The agnostic wonders: Can we comprehend the existence of “god”? The atheist asks: Does such a power even exist? Artist and sceptic Toh Hun Ping, driven in part by midlife soul-searching, meditates on these and other existential dilemmas in his multimedia installation, Dance of a Humble Atheist (2019), which comprises several hundred ceramic “tiles,” an expository three-channel video and an immersive 17-minute film. Displayed at the Objectifs Centre for Photography and Film’s Chapel Gallery in an exhibition of the same title, Dance of a Humble Atheist is Toh’s conceptual allegory on belief, death and a possible afterlife, with a quick squint at consciousness, abstraction and aesthetics. His exuberant primordial soup of a video work churns with images that are agitating and alien—yet they hint at the infinitely familiar.
Toh is a Singaporean educator, researcher and experimental filmmaker. His innovative films include, most notably, Covets of an Outsider, a compilation of short works that appeared in the 2016 Singapore International Film Festival. These involved the artist’s direct manipulation of film itself as a kind of “proto-medium” where he abraded and tinted emulsion, and distorted processing and exposure. The resulting filmic compositions were unmediated blasts of pictorial abstraction, from which Dance has evolved.
For his new project, rather than scratch or etch directly on film, Toh created filmic avatars in clay and then scanned these components one by one, editing the images to render ferocious swells of stop-motion animated pattern and movement. The use of clay in stop-motion film might conjure up malleable “claymation” figures, but the visual underpinnings of Dance are founded in 600 unique handmade “film-frames” that were each inscribed with fissures, apertures and intricate matrices before being glazed and fired. Each design, if that is the right word, seems deceptively unintentional and organic. At Objectifs, Toh’s ceramic “frames” were laid out on lightboxes in the darkened gallery. Arrayed in rows against the light, they resemble ribbons of film. Visitors were encouraged to handle the thin rectangular shards, which have the heft of vintage glass negatives. Three nearby video screens presented animated sequences of their patterns, in an attempt to deconstruct how these sculptural “frames” function as the elements, which, through stop-motion and our own persistence of vision, convey Toh’s abstractive film.

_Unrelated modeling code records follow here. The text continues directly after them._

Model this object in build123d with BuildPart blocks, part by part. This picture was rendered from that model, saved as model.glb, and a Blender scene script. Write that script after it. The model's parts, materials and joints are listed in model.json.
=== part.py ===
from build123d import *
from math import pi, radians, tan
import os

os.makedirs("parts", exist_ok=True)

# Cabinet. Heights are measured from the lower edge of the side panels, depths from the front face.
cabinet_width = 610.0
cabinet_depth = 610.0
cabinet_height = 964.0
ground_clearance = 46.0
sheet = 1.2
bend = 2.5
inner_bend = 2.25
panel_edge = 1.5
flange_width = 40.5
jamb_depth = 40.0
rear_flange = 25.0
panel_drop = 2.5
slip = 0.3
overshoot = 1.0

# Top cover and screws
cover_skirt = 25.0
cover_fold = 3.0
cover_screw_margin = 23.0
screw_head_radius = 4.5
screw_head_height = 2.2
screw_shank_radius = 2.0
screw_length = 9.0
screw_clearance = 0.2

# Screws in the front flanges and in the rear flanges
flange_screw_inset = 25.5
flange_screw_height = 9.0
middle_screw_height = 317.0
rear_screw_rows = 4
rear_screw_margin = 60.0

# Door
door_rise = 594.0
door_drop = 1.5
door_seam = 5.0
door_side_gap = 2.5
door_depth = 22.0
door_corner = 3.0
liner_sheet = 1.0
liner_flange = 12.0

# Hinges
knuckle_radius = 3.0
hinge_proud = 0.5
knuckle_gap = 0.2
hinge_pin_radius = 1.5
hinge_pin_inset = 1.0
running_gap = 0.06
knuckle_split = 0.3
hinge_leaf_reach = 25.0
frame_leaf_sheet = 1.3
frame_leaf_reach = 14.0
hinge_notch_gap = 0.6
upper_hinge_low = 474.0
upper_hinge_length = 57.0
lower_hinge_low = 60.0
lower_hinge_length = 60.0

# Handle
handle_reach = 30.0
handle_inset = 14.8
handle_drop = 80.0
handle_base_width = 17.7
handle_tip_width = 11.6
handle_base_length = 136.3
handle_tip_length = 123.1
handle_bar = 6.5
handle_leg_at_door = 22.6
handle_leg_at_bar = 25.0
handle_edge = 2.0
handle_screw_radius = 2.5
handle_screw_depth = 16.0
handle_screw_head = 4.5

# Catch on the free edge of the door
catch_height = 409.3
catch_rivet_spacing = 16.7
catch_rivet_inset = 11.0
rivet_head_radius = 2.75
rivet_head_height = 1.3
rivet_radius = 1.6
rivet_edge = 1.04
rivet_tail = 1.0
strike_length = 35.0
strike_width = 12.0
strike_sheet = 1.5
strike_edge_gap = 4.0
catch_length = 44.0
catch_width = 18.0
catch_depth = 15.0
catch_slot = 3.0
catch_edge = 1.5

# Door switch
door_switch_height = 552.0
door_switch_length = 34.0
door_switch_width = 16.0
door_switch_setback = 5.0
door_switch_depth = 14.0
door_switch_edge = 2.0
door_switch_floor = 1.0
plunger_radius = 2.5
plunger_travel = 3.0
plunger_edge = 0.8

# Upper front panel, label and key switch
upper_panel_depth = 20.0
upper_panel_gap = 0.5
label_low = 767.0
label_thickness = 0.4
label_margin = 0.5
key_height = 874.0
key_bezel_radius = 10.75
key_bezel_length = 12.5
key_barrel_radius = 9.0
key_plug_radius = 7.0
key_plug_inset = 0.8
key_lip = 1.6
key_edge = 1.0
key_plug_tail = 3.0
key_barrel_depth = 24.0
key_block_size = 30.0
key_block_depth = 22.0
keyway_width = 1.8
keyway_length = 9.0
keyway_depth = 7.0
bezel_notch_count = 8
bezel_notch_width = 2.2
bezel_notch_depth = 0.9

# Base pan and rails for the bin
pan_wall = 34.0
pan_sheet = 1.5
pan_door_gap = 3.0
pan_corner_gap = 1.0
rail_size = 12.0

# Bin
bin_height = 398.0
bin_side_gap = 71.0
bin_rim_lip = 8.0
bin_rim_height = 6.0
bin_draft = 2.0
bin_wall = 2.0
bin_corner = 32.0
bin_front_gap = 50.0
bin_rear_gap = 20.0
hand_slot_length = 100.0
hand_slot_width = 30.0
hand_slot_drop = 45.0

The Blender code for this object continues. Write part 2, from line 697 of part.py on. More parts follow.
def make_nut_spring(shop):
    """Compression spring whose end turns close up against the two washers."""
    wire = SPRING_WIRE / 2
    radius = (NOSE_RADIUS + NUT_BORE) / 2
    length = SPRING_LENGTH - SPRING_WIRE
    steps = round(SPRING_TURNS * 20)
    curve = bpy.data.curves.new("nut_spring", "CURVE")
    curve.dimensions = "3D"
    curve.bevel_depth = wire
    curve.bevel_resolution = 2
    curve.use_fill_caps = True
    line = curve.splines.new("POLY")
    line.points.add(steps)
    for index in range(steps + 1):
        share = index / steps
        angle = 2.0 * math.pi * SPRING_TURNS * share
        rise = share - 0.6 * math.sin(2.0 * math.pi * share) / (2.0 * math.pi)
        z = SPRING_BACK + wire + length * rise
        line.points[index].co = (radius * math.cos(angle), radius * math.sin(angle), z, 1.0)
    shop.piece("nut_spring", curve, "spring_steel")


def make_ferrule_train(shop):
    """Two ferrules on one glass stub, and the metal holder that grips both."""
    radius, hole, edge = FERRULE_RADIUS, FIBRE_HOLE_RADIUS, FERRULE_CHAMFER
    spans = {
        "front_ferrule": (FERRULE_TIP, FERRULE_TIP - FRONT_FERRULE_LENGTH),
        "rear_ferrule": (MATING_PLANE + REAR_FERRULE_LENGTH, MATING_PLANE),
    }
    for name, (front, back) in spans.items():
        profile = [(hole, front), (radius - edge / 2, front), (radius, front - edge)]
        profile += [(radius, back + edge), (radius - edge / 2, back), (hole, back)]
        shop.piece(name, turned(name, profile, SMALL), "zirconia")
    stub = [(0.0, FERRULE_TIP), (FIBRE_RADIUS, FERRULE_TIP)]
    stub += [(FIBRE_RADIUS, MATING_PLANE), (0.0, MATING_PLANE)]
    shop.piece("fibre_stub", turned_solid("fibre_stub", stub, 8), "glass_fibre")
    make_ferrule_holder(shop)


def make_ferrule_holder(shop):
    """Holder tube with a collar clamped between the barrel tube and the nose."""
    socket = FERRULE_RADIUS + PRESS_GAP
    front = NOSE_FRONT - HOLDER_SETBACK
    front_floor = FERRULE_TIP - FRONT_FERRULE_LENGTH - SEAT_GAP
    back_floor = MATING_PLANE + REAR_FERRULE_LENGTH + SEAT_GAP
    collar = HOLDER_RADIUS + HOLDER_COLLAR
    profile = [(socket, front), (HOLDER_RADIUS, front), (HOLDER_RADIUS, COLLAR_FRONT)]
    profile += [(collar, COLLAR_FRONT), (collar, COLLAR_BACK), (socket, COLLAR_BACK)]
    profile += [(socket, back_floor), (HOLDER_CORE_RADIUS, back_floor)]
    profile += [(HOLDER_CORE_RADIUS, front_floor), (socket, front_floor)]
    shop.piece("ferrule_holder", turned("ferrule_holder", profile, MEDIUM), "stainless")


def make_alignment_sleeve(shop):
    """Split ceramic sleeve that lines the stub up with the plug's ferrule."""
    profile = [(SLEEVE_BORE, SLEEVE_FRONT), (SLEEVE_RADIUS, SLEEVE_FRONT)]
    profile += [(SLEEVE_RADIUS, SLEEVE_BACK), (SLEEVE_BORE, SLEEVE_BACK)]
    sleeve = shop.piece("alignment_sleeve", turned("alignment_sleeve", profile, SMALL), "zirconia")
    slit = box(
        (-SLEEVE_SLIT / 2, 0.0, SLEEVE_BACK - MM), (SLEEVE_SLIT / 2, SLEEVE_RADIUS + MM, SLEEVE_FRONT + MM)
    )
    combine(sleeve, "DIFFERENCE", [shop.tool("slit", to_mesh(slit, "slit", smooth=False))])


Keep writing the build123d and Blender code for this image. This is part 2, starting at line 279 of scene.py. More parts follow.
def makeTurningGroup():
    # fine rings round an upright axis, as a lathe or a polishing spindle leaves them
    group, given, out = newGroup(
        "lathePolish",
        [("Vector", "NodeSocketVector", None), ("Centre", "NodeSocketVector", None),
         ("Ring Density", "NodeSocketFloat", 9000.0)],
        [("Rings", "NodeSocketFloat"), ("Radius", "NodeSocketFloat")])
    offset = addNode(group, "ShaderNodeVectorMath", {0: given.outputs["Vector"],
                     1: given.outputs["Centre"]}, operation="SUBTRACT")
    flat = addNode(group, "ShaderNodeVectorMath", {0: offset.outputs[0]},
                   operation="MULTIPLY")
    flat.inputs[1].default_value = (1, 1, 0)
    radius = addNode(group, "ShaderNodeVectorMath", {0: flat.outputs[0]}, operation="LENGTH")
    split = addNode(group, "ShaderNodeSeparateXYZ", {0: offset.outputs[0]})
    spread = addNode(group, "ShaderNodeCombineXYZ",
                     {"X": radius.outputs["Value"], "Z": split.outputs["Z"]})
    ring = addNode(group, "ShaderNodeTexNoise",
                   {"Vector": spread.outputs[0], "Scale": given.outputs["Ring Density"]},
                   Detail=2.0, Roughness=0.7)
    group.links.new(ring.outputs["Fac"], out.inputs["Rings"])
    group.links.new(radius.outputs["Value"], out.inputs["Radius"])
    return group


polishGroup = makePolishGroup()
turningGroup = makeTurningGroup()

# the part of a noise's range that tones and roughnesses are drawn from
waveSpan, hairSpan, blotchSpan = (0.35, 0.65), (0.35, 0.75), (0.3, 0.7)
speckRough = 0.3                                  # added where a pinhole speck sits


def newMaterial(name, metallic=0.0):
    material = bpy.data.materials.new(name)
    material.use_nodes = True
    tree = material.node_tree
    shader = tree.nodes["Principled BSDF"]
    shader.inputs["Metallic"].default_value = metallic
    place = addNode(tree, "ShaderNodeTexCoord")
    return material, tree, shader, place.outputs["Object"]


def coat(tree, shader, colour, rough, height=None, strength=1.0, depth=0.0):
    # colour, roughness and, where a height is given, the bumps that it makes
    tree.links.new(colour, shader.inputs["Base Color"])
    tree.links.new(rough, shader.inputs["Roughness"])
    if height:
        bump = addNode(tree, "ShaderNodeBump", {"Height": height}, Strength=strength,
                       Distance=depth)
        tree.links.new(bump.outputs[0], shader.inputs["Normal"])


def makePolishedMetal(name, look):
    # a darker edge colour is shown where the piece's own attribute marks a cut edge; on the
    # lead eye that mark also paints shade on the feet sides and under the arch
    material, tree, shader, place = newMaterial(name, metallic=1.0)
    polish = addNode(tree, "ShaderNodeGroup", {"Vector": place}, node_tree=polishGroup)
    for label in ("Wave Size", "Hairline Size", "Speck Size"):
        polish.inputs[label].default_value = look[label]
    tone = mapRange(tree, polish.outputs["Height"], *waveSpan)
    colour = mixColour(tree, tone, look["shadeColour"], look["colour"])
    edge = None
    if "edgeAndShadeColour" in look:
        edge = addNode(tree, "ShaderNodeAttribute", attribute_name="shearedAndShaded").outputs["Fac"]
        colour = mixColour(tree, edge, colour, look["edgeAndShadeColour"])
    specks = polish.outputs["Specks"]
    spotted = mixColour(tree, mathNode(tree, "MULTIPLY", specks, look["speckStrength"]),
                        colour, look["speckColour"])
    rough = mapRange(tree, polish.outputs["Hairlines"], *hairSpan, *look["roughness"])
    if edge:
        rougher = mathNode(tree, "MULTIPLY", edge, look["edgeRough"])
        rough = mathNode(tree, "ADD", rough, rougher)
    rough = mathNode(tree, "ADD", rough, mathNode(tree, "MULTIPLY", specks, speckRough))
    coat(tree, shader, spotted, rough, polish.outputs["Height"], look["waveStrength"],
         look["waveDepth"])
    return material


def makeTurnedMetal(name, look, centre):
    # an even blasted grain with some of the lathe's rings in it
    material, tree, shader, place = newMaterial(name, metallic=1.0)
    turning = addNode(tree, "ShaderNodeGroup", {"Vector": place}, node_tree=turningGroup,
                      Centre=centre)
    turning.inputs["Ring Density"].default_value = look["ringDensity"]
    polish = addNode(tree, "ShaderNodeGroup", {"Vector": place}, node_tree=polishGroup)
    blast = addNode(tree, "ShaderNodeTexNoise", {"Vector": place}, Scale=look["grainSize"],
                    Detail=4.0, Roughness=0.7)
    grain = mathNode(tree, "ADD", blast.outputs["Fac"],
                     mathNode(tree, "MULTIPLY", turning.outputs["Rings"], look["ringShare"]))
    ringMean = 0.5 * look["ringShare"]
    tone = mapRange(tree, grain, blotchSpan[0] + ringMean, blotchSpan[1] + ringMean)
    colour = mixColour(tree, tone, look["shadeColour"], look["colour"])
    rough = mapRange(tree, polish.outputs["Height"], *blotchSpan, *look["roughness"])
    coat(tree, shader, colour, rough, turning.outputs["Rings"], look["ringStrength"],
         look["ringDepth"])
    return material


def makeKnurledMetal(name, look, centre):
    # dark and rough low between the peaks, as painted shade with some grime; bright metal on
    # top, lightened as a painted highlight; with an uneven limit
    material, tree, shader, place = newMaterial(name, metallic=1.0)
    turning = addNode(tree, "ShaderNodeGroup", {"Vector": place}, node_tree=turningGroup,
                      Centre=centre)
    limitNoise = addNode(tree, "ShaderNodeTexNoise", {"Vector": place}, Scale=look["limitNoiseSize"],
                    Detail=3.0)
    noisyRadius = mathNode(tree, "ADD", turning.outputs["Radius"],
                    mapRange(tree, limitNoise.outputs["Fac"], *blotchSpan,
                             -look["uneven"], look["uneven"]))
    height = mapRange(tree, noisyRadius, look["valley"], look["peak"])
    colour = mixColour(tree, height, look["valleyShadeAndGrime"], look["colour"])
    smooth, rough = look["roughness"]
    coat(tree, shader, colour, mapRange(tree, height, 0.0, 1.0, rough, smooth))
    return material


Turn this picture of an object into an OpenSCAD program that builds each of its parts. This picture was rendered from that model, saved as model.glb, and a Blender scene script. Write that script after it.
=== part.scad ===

The final Dance video unfolds in a three-part “narrative.” The first segment is titled “Funeral,” which assails the eye with underexposed, melancholic topographies and static that unravel into something resembling atoms, or galaxies. Then comes the gratifying “Cornucopia,” with compositions that first insinuate white light and tunnels: these mutate into radiant configurations that suggest mitosis, and which then flower into translucent, pulsating honeycomb-motifs. Geometric devices stagger out of this deluge in graceful intimations of a primordial awareness. Finally, there is "Phosphorus,” where kaleidoscopic light-patterns transmigrate into lucid (presumably rational and skeptical) cohesion. The Chapel Gallery space, a deconsecrated church, lent a gentle irony to this gorgeous metaphysical imagery.
In Dance of a Humble Atheist, Toh choreographs his existential questions as an indescribable “dance” of temporal and spiritual symbolism—which is, incidentally, both exhausting and exhilarating to watch. Viscerally, his kinetic imagery elicits trippy scenarios involving molecules, cells and stars—the genesis of life, as filtered through a delirious collective consciousness. Cognitively, there is simple and utter delight at the technical virtuosity behind Toh’s sleight of hand. Out of lifeless clay (the corniest of metaphors), the artist animates the subliminal touchstones of existence.
Toh Hun Ping’s “Dance of a Humble Atheist” is on view at the Objectifs Centre for Photography and Film, Singapore, until February 17, 2019.